The style of your hairline

This is the clincher. If you’ve followed my advice about the position and shape of your hairline, you’re nearly there. Now make sure the finish of your hairline, the most important part, is executed professionally by an experienced technician. Needless to say, this part takes a certain degree of skill.

The broken or jagged hairline

A broken hairline requires the scattering of random pigment deposits below the actual hairline, to simulate the natural distribution of real hair.


The reason why broken hairlines are so popular is because they mimic the appearance of a natural hair pattern. Very few people have a naturally defined hairline, at least not without the help of a barber, so broken hairlines are best for recreating a persons original appearance.
A jagged hairline takes the concept a step further, by breaking up the hairline more aggressively to remove any linear aspect to its appearance. Hairlines like these can work exceptionally well for some clients, and ultimately achieve the same goal as a broken hairline.

Lightweight hairlines

A lightweight hairline, sometimes referred to as ‘faded’ ‘feathered’ or ‘gradient’, is applied with an extremely light touch with no ‘line’ whatsoever, to completely remove any boundary to the hairline, thus avoiding unwanted attention. When executed correctly, lightweight hairlines push the boundaries of realism to new levels.
Another lightweight hairline in a slightly different style

If a lightweight hairline is what you want, there are two important considerations that you must take into account:

  • Faded hairlines are not suitable for everyone. They do not work well on darker skin, or on clients that require lighter pigments. In both cases, the ‘fade’ tends to get lost and results in a more defined look than was intended. There is little the technician can do to avoid this. The best candidates have light skin with medium to dark hair, or medium skin with dark hair.
  • Even when the candidate is ‘ideal’, it takes a considerable level of skill to create this look. The technique is beyond the capability of the average scalp micropigmentation technician, therefore it is essential that the right technician is sought and evidence of their results is acquired prior to any commitment being made.

The ‘edge-up’ hairline

Often combined with a defined hairline shape, an edge-up hairline is often referred to as a ‘hard line’, and involves no deviation from the intended hairline position. No pigments are scattered, and no attempt is made to break the hairline up.

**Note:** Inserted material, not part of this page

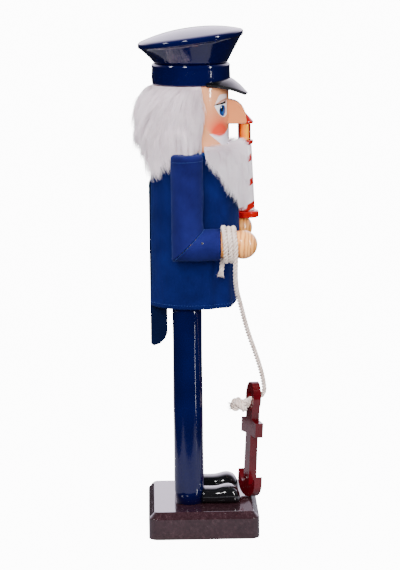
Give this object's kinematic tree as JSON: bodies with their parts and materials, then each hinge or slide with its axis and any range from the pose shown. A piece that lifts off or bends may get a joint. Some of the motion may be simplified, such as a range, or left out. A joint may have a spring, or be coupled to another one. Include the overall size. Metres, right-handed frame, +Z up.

These hairlines are still popular among younger clients, particularly African American and Asian clients, however a natural appearance is not usually achieved. The style is best suited to those who want a ‘statement’ look and aren’t concerned about being called out.

Also, a word of caution. Nothing but edge-up hairlines in a technicians portfolio is often a sign of limited experience, or a sub-standard skill level. Defined hairlines are simpler to create than ultra-realistic hairlines, and frankly, require less talent to produce. Don’t be put off at all if a technician has hairlines like these in their portfolio, but be mindful that they should be able to create a mix of hairlines, including the latest broken, jagged and lightweight examples shown above.

Defined hairlines are particularly popular and suitable for clients with darker skin, like this African American client above

Getting what you want

With so many different hairline styles, it can be hard to explain to your technician what you actually want, and sometimes even harder to find a technician who can deliver what you’re looking for.

Many of the terminologies like ‘broken hairline’, ‘feathered hairline’ and ‘edge-up’ have become industry-standard terms. If you ask your technician, the chances are good that they will understand what you mean.

Ultimately it’s about communication. A skilled scalp micropigmentation technician should be able to replicate any hairline style you desire, whether you want a totally natural appearance or a braver style. The key is to ensure your technician understands exactly what you’re looking for. Take photographs if necessary, or ask to see examples of their work so you can use them as a point of reference.